Engineering values behind the setup

Tests should fail for the right reason. A green check is only useful if failure semantics are strict. Treating a permission regression as a SKIP keeps the dashboard green while the product is broken.

Separate product regressions from environment limitations. FAIL and SKIP mean different things operationally. Mixing them destroys the signal.

Use the cheapest check that can catch the class of bug. Static manifest audits are faster and more reliable than end-to-end tests for configuration regressions. End-to-end tests should be reserved for runtime boundaries that static analysis cannot validate.

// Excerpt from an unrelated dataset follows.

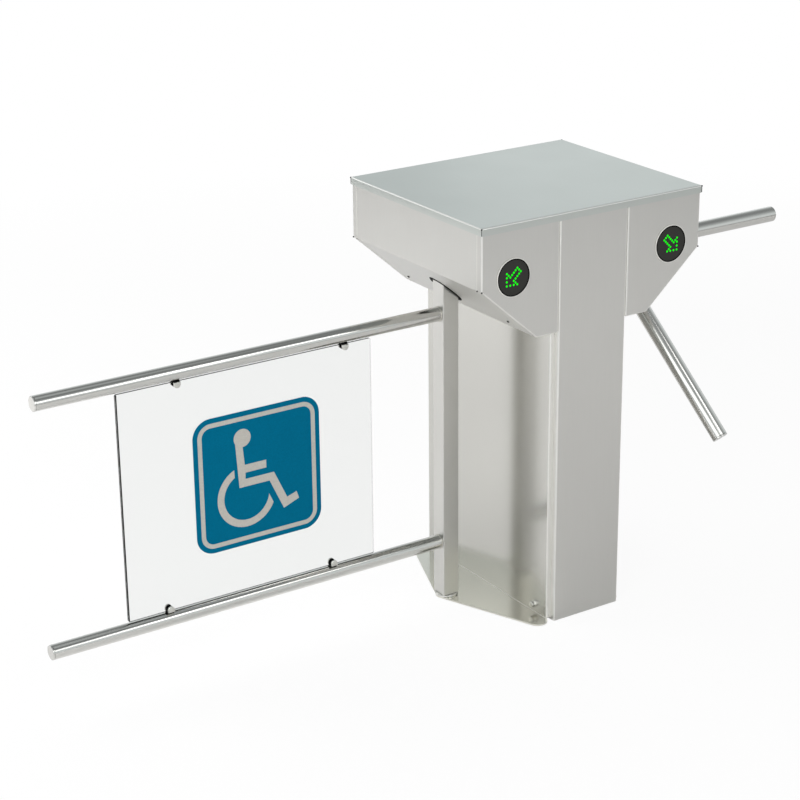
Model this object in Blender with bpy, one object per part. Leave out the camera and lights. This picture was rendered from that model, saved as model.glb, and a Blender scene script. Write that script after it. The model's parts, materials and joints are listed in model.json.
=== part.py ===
"""A waist-high pedestal turnstile in brushed stainless steel.

A column of folded sheet carries a wide head. On its right a hub with three
arms turns about an inclined axis. On its left a gate swings on a post. Front
is -Y, the gate side is -X and the floor is Z = 0. All sizes are in metres.
"""
import math

import bmesh
import bpy
from mathutils import Vector

# Sheet metal and running gaps
SHEET = 0.002
FOLD = 0.003
GAP = 0.0003
SEAM = 0.0006
GROOVE = 0.002

# Head
HEIGHT = 1.000
HEAD_WIDTH = 0.6144
HEAD_DEPTH = 0.5252
HEAD_HEIGHT = 0.278
HEAD_SIDE = 0.146
HEAD_FOOT_WIDTH = 0.3144
WING_FLANGE = 0.018
RELIEF = 0.004
LID_SKIRT = 0.0176
LID_CLEARANCE = 0.0008

# Column
CHANNEL_WIDTH = 0.1894
CHANNEL_RETURN = 0.038
COLUMN_WIDTH = 0.212
COLUMN_SETBACK = 0.0146
WALL_SLIT_HEIGHT = 0.032
WALL_SLIT_WIDTH = 0.0016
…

For critical browser APIs, prefer real subsystem validation over mocks. Mocks are still useful, but they should not be the only proof that a microphone-dependent feature works.

Lessons

--use-fake-device-for-media-stream does not fake everything. It covers getUserMedia and WebRTC. Chrome's SpeechRecognition uses a different internal pathway that still needs a real OS audio device. If you are testing voice in a Chrome extension, you need PulseAudio or a kernel ALSA loopback.

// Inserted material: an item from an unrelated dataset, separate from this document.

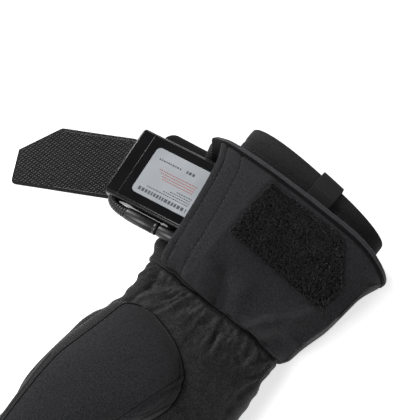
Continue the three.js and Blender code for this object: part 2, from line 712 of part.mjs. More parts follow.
// Battery pack, in a frame with its length along Y, the hem side at +X and the seat at Z 0
function makeBattery() {
  const section = roundedRectangle(batteryWidth, batteryThickness, batteryCorner);
  const slab = (length, from) => {
    const stand = new THREE.Matrix4().makeRotationX(Math.PI / 2);
    return plate(section, length, stand.setPosition(0, from + length, batteryThickness / 2));
  };
  const half = batteryLength / 2;
  const caseLength = batteryLength - endCapLength - clearance;
  const labelMiddle = -half + caseLength - labelLength / 2 - 6;
  const label = (grow, low, high) =>
    plate(
      roundedRectangle(labelWidth + 2 * grow, labelLength + 2 * grow, 3 + grow),
      high - low,
      new THREE.Matrix4().makeTranslation(0, labelMiddle, low),
    );
  const recess = labelThickness + clearance;
  const labelRecess = label(clearance, batteryThickness - recess, batteryThickness + 1);
  const body = slab(caseLength, -half).subtract(labelRecess);
  const notch = plate(
    roundedRectangle(batteryWidth * 0.34, 4, 1.5),
    batteryThickness * 2,
    new THREE.Matrix4().makeTranslation(batteryWidth * 0.22, half + 0.4, -batteryThickness / 2),
  );
  const outlet = solidOf(tube(elbowPoints(-4), elbowDiameter + 2 * clearance, 8, 10));
  const cap = slab(endCapLength, half - endCapLength).subtract(notch).subtract(outlet);
  return { body, cap, label: label(0, batteryThickness - labelThickness, batteryThickness) };
}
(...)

Treating known errors as passing conditions is a trap. It is tempting to write if (error) { skip() } to keep CI green in constrained environments. The right pattern is to distinguish environment limitations (SKIP) from permission regressions (FAIL) explicitly, not fold both into a single "not our problem" bucket.

Static permission audits are worth the maintenance cost. A small Node script that exits 1 when a Chrome API is used without the corresponding manifest permission covers an entire class of silent breakage.

PulseAudio -n + inline module loads is the reliable pattern for root Docker containers. Skip the default config, preload what you need, and use anonymous auth when you control the isolated CI environment.

The result is a test that exercises the browser boundary we actually care about. It is more work than a mock, but it produces signal instead of comfort.